The next Teyssier offering was the 2010 Vieux Château Mazerat.  Also it's own château, VCM (as it goes by) is actually the Château that the vineyard contributing fruit to Le Dôme goes with.  This stellar blend of Merlot and Cab Franc is quite tight and probably won't be at optimum drinking conditions for at least another five years. My favorite of the Teyssier options we tasted, VCM is also a favorite of Maltus - Jon mentioned it would be his desert island wine if he were forced to choose just one of his own.  If you're looking to buy Bordeaux to lay down, and don't mind drinking "FUC*ING MERLOT", give it a shot.  It isn't cheap at $131 retail, but if you have the disposable income is certainly worth the investment.

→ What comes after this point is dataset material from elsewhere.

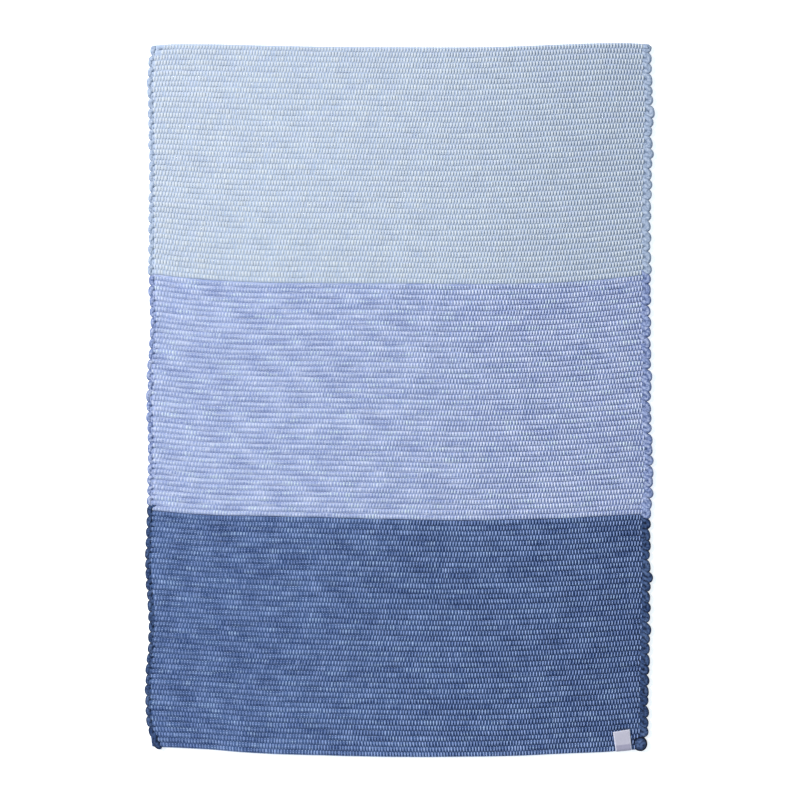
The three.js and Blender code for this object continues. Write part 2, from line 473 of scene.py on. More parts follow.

The final wine of the evening was the pièce de résistance, 2010 Le Dôme.  The 100 point king, this is the world's most expensive wine made predominantly of Cabernet Franc (75%).  After tasting many, many Cab Francs that have been immensely disappointing, I was looking forward to one that may have changed my opinion and help build its campaign of being a grape that is capable of standing a bit more on its own.  I do have to admit, this was a fantastic wine, the best Cab Franc I've ever had.  But was it perfect and priced appropriately at $210?  I just don't think so. Le Dôme is an incredibly structured wine that lasts forever on the palate, draping your tongue in velvet, and really is ready to drink now (though I think it will get better!).  But I personally believe there are better wines out there for a much lower price point (see: "Good Times, Bad Times").

Third Author's Note: Check out the labels of the VCM and Le Dôme.  Reflecting upon the fact that the two wines are exact opposites in terms of percentage of Merlot vs. Cabernet Franc, the labels are exact opposites as well.
 

Any way you look at it, you won't go wrong with Château Teyssier or World's End wines.  Both portfolios are more expansive than we had the opportunity to taste, and I would happily buy anything we did not taste "blind."  Mr. Maltus, if this post ever crosses your desk, thank you from the bottom of my heart for the best tasting I've been a part of at Bin 604.  Well done, good sir.”